Employment Opportunities:
Some employers, particularly those in finance or positions handling sensitive information, review credit reports as part of their hiring process. Your credit history can reflect on your financial responsibility and stability, which some employers consider essential for certain roles. A poor credit history could potentially affect your job prospects, but it's important to note that not all employers conduct credit checks, and they are often limited to specific positions.
To manage the impact of credit on your job search:
- Maintain good credit habits to ensure your credit report presents a positive image.
- Be prepared to explain any credit issues or discrepancies to potential employers if they inquire.
- Research your state's laws regarding credit checks for employment, as some states have limitations on this practice.
Insurance Premiums:
Auto and homeowners' insurance providers may use your credit score to set premium rates. A higher credit score can lead to lower insurance costs, as it is often associated with lower risk. Insurers use credit-based insurance scores to predict the likelihood of policyholders filing claims, and those with better credit scores may be rewarded with lower premiums.

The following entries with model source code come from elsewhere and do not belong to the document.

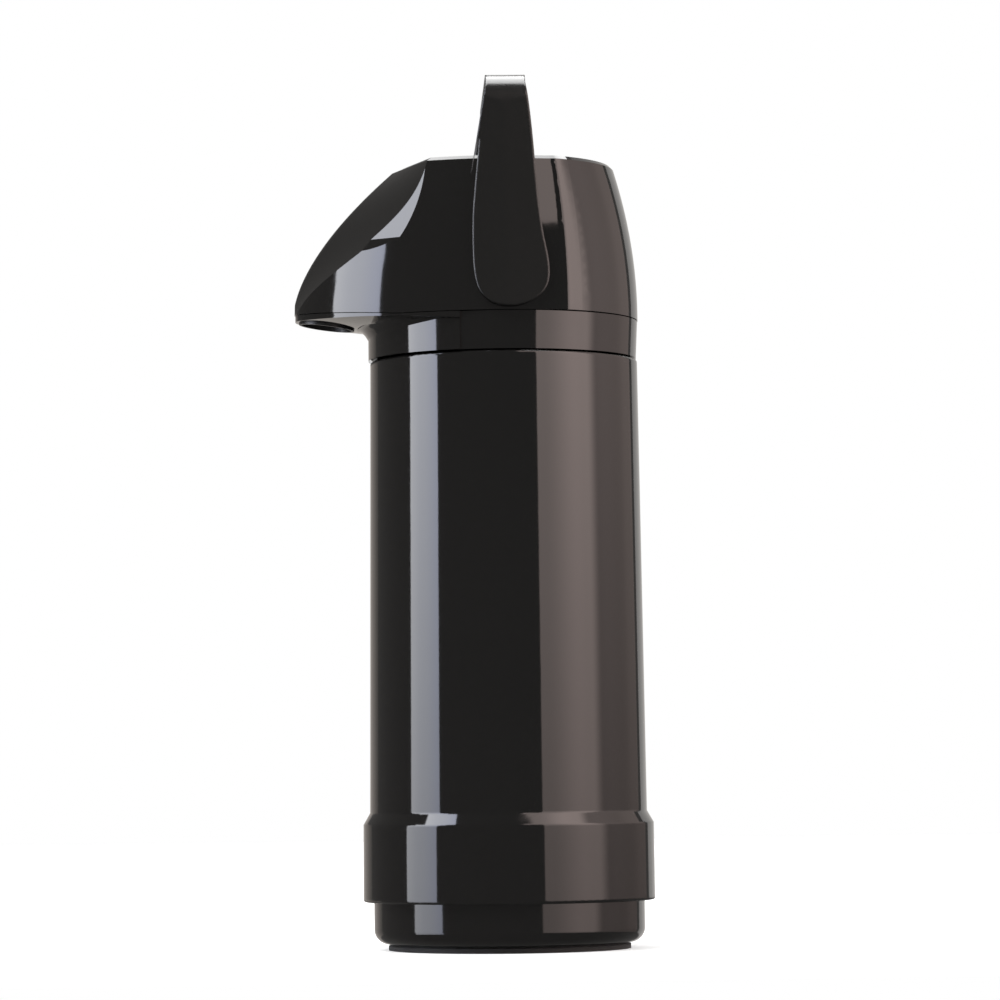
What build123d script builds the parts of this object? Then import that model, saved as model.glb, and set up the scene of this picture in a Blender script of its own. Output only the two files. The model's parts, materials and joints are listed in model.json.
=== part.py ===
from build123d import *
import math
import os

# Airpot: a pump flask with a glass refill, a screwed head, a press button and a bail handle.
# Millimetres. The origin is the middle of the foot, +Z is up and the spout points to -Y.

os.makedirs("parts", exist_ok=True)

# Clearances
slip_gap = 0.15         # each side, between fixed pieces that slip into each other
moving_gap = 0.3        # between pieces that move past each other
pin_play = 0.05         # radial play of a pin in its hole
merge = 0.4             # how far one feature of a piece is sunk into the next

# Casing
ring_radius_low = 65.2
ring_radius_top = 65.0
ring_base = 21.6
ring_top = 56.0
ring_bevel_top = 61.2
casing_radius_low = 62.0
casing_radius_top = 60.1
casing_top = 263.4
casing_wall = 2.2
casing_edge_round = 1.2
ring_edge_round = 1.0
deck_thickness = 2.4

# Neck of the casing, and the thread between neck and head
neck_radius = 45.6
neck_wall = 2.6
neck_height = 12.0
neck_depth = 17.0
lip_thickness = 2.4
lip_radius = 26.0
thread_starts = 3
thread_lead = 21.0
thread_depth = 1.45
thread_ridge_height = 2.2
thread_lug_height = 2.0
thread_ridge_turn = 100.0
thread_lug_turn = 30.0
thread_lug_lag = 5.0
thread_ridge_start = 4.6

# Bottom cap and foot
cap_base = 2.8
cap_setback = 2.5       # the cap's wall stands in from the bore of the step ring
cap_corner_round = 6.5
cap_wall = 2.4
cap_spigot_top = 36.0
cap_floor = 8.0
cap_pedestal_radius = 34.0
cap_pedestal_top = 11.0
cap_recess_radius = 30.0
cap_grip_width = 12.0
foot_setback = 6.3      # the foot stands in from the wall of the cap
foot_width = 8.2
foot_flange = 2.0
foot_rib_setback = 1.4
foot_rib_width = 5.3
foot_rib_height = 2.8
cushion_height = 9.0
cushion_bore = 8.0

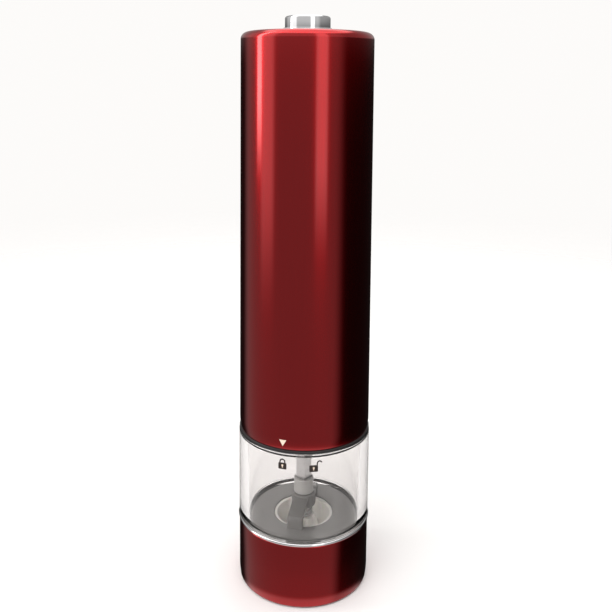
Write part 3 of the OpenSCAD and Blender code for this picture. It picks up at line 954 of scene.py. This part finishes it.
def floor_finish():
    made = finish("pale_floor", Specular_IOR_Level=0.2)
    place = made.place()
    cloud = made.noise(place, 3, 2)
    tone = made.mix(cloud, rgb(0.63, 0.626, 0.622), rgb(0.65, 0.646, 0.642))
    x, y, z = made.axes(place)
    away = (x * x + y * y).math("SQRT")
    return dress(made, Base_Color=tone, Roughness=0.6 + cloud * 0.1, Alpha=1 - away.step(0.25, 0.9))


reach = 1000
corners = [(-reach, -reach, 0), (reach, -reach, 0), (reach, reach, 0), (-reach, reach, 0)]
ground = show("ground", corners, [(0, 1, 2, 3)], floor_finish(), None)
ground.visible_glossy = False
print("floor laid")

# %% [markdown]
# ## Surroundings
# A shiny cylinder is a picture of the room around it. The world shader lights the mill like a small studio and
# paints its lights by direction: an azimuth from the front and an elevation. There is a tall window on the left, a
# softbox on the right, a low fill in front, a pale table below, and soft light above and behind. Every ray sees the
# same lights, except that the camera itself sees only a plain pale backdrop.

# %% World light


def surroundings():
    world = bpy.data.worlds.new("studio")
    bpy.context.scene.world = world
    world.use_nodes = True
    sky = Finish(world.node_tree)
    direction = sky.node("ShaderNodeTexCoord", out="Generated")
    x, y, z = sky.axes(direction)
    side = x.math("ARCTAN2", y * -1) * (180 / math.pi)
    lift = z.math("ARCSINE") * (180 / math.pi)

    def strip(start, end, soft, bottom, top, fade, power):
        return side.between(start, end, soft) * lift.between(bottom, top, fade) * power

    def lower(top, fade):
        """1 well below an elevation and 0 above it."""
        return 1 - lift.step(top - fade, top + fade)

    window = strip(-93, -83, 2, -4, 55, 4, 5.0) + strip(-83, -58, 5, -12, 62, 6, 0.7)
    softbox = strip(15, 35, 3, -10, 45, 4, 1.0)
    fill = strip(-125, 60, 12, -90, 90, 1, 0.27)
    table = lower(-40, 3) * 0.5
    canopy = lift.between(5, 60, 4) * 0.35
    behind = (1 - side.between(-168, 168, 3)) * lift.between(-60, 60, 6) * 0.8
    overhead = lift.between(48, 95, 5) * 1.6 + 0.008
    total = window + softbox + fill + table + canopy + behind + overhead
    seen = sky.node("ShaderNodeLightPath", out="Is Camera Ray")
    backdrop = 0.98
    shade = seen * backdrop + (1 - seen) * total
    light = sky.node("ShaderNodeBackground", {}, [rgb(1, 0.985, 0.97), shade])
    sky.node("ShaderNodeOutputWorld", {}, [light])
    return world


surroundings()
print("surroundings painted")

# %% [markdown]
# ## Lamps
# The painted surroundings shape the reflections, but matt parts need more light than they give. Two large area
# lamps add it from the front left and from above. They are hidden from mirror reflections, so the lacquer shows
# only the painted lights.

# %% Lamps


def lamp(name, place, size, power):
    data = bpy.data.lights.new(name, "AREA")
    data.size = size
    data.energy = power
    made = bpy.data.objects.new(name, data)
    made.location = place
    made.rotation_euler = (Vector((0, 0, 0.08)) - Vector(place)).to_track_quat("-Z", "Y").to_euler()
    made.visible_glossy = False
    made.visible_transmission = False
    bpy.context.collection.objects.link(made)
    return made


lamp("front_lamp", (-0.7, -0.9, 0.9), 0.9, 10)
lamp("top_lamp", (0.15, 0.1, 1.4), 1.0, 9)
print("lamps set")

# %% [markdown]
# ## Camera
# The camera stands close to the mill, a little below the height of its top, and looks down by five degrees. Close
# standing is what makes the rings open more towards the table. The picture is then shifted down, as a view camera
# does, so that the whole mill is in frame and the sides stay nearly parallel.

# %% Camera
DISTANCE = 303.0
EYE_HEIGHT = 200.2
PITCH = 5.04
LEAN = -0.5
ASIDE = -0.5
SENSOR = 36.0
LENS = 45.46
SHIFT_DOWN = -0.258
data = bpy.data.cameras.new("camera")
data.sensor_width = SENSOR
data.lens = LENS
data.shift_y = SHIFT_DOWN
camera = bpy.data.objects.new("camera", data)
camera.location = (ASIDE * MM, -DISTANCE * MM, EYE_HEIGHT * MM)
camera.rotation_euler = (math.radians(90 - PITCH), math.radians(LEAN), 0)
bpy.context.collection.objects.link(camera)
bpy.context.scene.camera = camera
bpy.context.scene.view_settings.view_transform = "Standard"
print("camera", DISTANCE, "mm away")
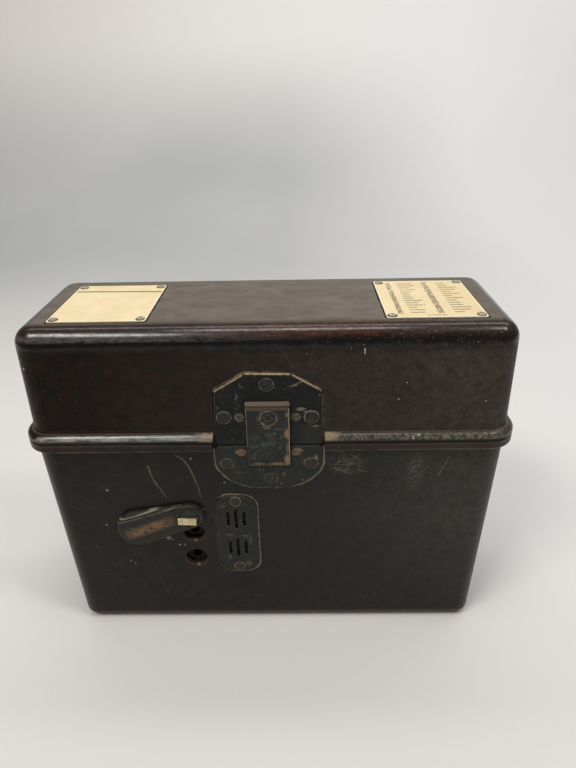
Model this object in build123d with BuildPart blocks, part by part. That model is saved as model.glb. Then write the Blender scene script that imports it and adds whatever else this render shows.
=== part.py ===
from build123d import *
import math
import os

os.makedirs("parts", exist_ok=True)

# Field telephone in a moulded two-part case. Millimetres, +Z up, X to the
# right, the latch side faces -Y, origin at the middle of the underside.

# ------------------------------------------------------------ driving sizes
CASE_W = 275.0  # width over the walls at the seam
CASE_D = 93.0  # depth over the walls at the seam
CASE_H = 219.1  # height of the top face
FOOT_H = 0.8  # height of the corner pads
SEAM_Z = 151.5  # height of the seam between base and lid
SEAM_GAP = 0.3  # open joint between the two mouldings
BASE_DRAFT = 3.5  # each base wall leans in by this much at the bottom
LID_DRAFT = 1.8  # each lid wall leans in by this much at the top
WALL = 4.2  # moulded wall
FLOOR_T = 4.8  # moulded floor
CORNER_R = 12.8  # upright corner radius at the seam
TOP_R = 10.4  # rounding of the lid's top edge
BOTTOM_R = 7.0  # rounding of the base's bottom edge
BEAD = 4.1  # how far the bead round the seam stands out
BEAD_H = 5.5  # height of each half of the bead
YF = -48.5  # outside of the front wall at the seam
YB = YF + CASE_D  # outside of the rear wall at the seam
YC = YF + CASE_D / 2  # middle of the case

HINGE_Y = YB + 4.7  # lid hinge axis
HINGE_X = 80.0  # hinge centres, left and right
KNUCKLE_R = 3.4
PLATE_T = 2.2  # latch plates
PLATE_SINK = 1.2  # depth of the latch recess
PIN_V = 23.6  # latch pin above the seam
PIN_SINK = 0.1  # latch pin below the lid's front wall
PIN_R = 0.9
PANEL_Z = 118.0  # underside of the inner panel
PANEL_T = 4.0
PANEL_TOP = PANEL_Z + PANEL_T

PIVOT = (-50.5, 96.0)  # socket flap pivot, X and Z
SOCKETS = ((-49.9, 80.7), (-49.9, 59.1))  # socket centres, X and Z
GRILLE = (-22.0, 79.0)  # speaker grille centre, X and Z

GEN_Y = -4.0  # generator axis line
DRIVE_Z = 71.0  # crank shaft height
MODULE = 1.0
GEAR_N = 60
PINION_N = 12
ARM_Z = DRIVE_Z - MODULE * (GEAR_N + PINION_N) / 2

PHONE_Y = 7.0  # handset centre line
CUP_X = 78.0  # handset cup centres, left and right

# --------------------------------------------------------- derived geometry
BASE_TOP = SEAM_Z - SEAM_GAP / 2
LID_BOT = SEAM_Z + SEAM_GAP / 2
BASE_A = math.atan(BASE_DRAFT / (BASE_TOP - FOOT_H))
LID_A = math.atan(LID_DRAFT / (CASE_H - LID_BOT))
sb, cb = math.sin(BASE_A), math.cos(BASE_A)
sl, cl = math.sin(LID_A), math.cos(LID_A)

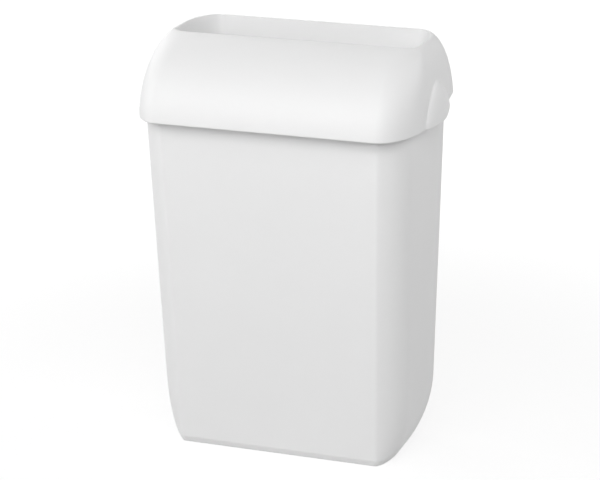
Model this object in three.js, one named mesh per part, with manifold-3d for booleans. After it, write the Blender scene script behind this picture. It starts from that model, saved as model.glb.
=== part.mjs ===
// A washroom waste bin: a tapered body, an open-topped hood that lifts straight off, and a wire bag ring inside.
// Millimetres, +Z up. The front faces -Y and the back, which can hang on a wall, faces +Y.
// The origin is on the floor, under the middle of the whole bin. Depths are counted forwards from the wall plane.
import * as THREE from "three";
import { mergeVertices } from "three/addons/utils/BufferGeometryUtils.js";
import Module from "manifold-3d";

const wasm = await Module();
wasm.setup();

// Hood: its lower edge is the rim, its upper edge the mouth
const overallHeight = 482;
const hoodHeight = 84;
const rimHeight = overallHeight - hoodHeight;
const hoodDepth = 198;
const hoodHalfWidth = 165;
const hoodCornerOut = 37.7;
const hoodCornerBack = 75;
const hoodRearRadius = 14;
const hoodWall = 2.8;
const mouthDepth = 104;
const mouthIn = 18; // how far each side draws in between rim and mouth
const mouthHalfWidth = hoodHalfWidth - mouthIn;
const mouthCornerOut = 24;
const mouthCornerBack = 16;
const mouthRearOut = 28; // the mouth's rear corners are long: this far in from the side
const mouthRearBack = 54; // and this far forward from the back
const collarDepth = 30;
const collarWall = 3;
const collarLean = 4; // the collar's inside leans in this far between its top and its lower edge
const hoodSweep = 80; // degrees of a quarter round that the front runs through before the mouth cuts it
const creaseAngle = 25; // degrees by which the body's corner turns away from the flat front at once

// The rim is level along the front and, behind the middle of the grips, rises towards the wall
const rimRiseFromWall = 71;
const rimBend = 36;
const rimRiseSlope = 0.27;

// Hand grips: a hollow dome on each side of the hood, open below
const gripOut = 8.8;
const gripUp = 44;
const gripHalfLength = 47;
const gripFromWall = 78.5;
const gripLean = -2.5; // how far the top of the dome lies in front of its middle
const gripArchPower = 1.6; // 2 would be an elliptical arch seen from the side, 1 a gable
const gripRoundPower = 0.58; // how roundly the dome rises from the hood
const gripSink = 0.3; // how deep the dome's edge lies in the hood's wall

// Ribs inside the hood, which rest on the body's flange
const ribThickness = 2.5;
const ribUp = 22;
const frontRibSpacing = 80;
const rearRibFromMiddle = 105;
const sideRibFromWall = 124;

// Body: its front and sides lie inside the hood's rim and taper from there to the floor
const bodyAboveRim = 22;
const bodyTop = rimHeight + bodyAboveRim;
const bodyWall = 2.8;
const frontOverhang = 14.5;
const sideOverhang = 9.4;
const frontTaper = 37.5;
const sideTaper = 8.9;
const bodyCornerOut = 28.2;
const bodyDepth = hoodDepth - frontOverhang;
const footDepth = bodyDepth - frontTaper;
const bodyFlatHalf = hoodHalfWidth - sideOverhang - bodyCornerOut;
const footFlatHalf = bodyFlatHalf - sideTaper;
const bodyCornerBack = 40;
const bodyRearRadius = 15;
const backGap = 4; // the body's back stands off the wall, and the hood's back wall hangs in that gap
const flangeGap = 2; // between the flange and the hood's inside
const flangeThickness = 3;

// Foot: how far in and up the sides and the back are rounded, and the bevel along the front
const sideRoundIn = 21;
const sideRoundUp = 73;
const rearRoundIn = 50;
const rearRoundUp = 71;
const footCornerBack = 31;
const footSideRun = 11; // straight stretch of each side between its two corners, at the floor
const footRearRadius = footDepth - backGap - rearRoundIn - footCornerBack - footSideRun;
const bevelIn = 2.2;
const bevelUp = 7.5;
const footRecess = 2;
const footRimWidth = 8;

// Pads behind the body that touch the wall: two with keyholes, two with plain holes, two over the saddles' screws
const padRadius = 11;
const keyholeFromTop = 64;
const keyholeHeight = bodyTop - keyholeFromTop;
const keyholeFromMiddle = 105;
const keyholeHeadRadius = 4.6;
const keyholeSlotRadius = 2.6;
const keyholeRise = 8;
const lowHoleHeight = 120;
const lowHoleFromMiddle = 80;
const lowHoleRadius = 2.6;

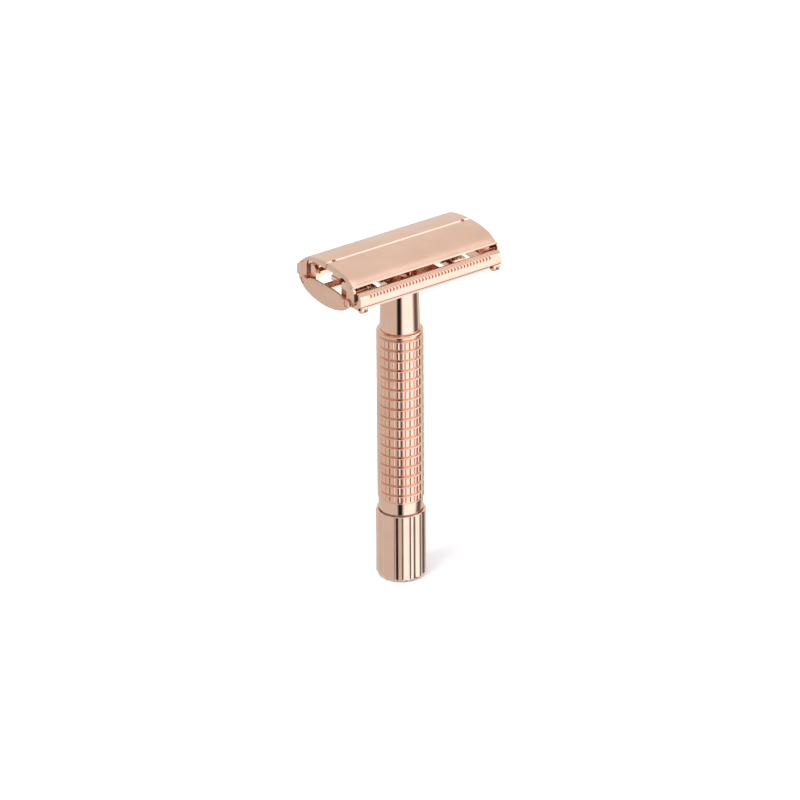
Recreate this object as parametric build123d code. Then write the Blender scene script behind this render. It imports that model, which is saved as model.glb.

To potentially reduce insurance costs:
- Maintain a good credit score by managing your credit responsibly.
- Shop around for insurance policies, as premium rates can vary significantly among providers.
- Ask your insurance provider how they use credit information to determine rates and inquire about potential discounts.
The Credit Score Range
What Do the Numbers Mean?
Credit scores typically fall within a range of 300 to 850. Here's a breakdown of what different credit score ranges generally mean:
- 300-579 (Poor): Individuals in this range may have difficulty obtaining credit or loans and may face higher interest rates if they do.
- 580-669 (Fair): While you can access credit in this range, interest rates may still be elevated compared to those with better scores.
- 670-739 (Good): This is a solid range, where you're likely to qualify for most loans and credit cards with reasonable interest rates.
- 740-799 (Very Good): Credit opportunities are abundant, and you can secure excellent terms on loans and credit cards.
- 800-850 (Exceptional): An exceptional credit score opens doors to the best financial opportunities, often with the lowest interest rates available.
Understanding these credit score basics is the first step in taking control of your financial future. By managing your credit wisely, you can improve your score and gain access to better financial opportunities. In the subsequent articles on this website, we'll explore strategies for building and maintaining good credit, navigating credit reports, and debunking common credit score myths, empowering you to make informed decisions about your financial well-being.
Remember, your credit score is not set in stone. It's a dynamic number that can change over time, reflecting your financial behavior. With knowledge and responsible financial habits, you can work towards achieving and maintaining a healthy credit score, ultimately improving your financial outlook.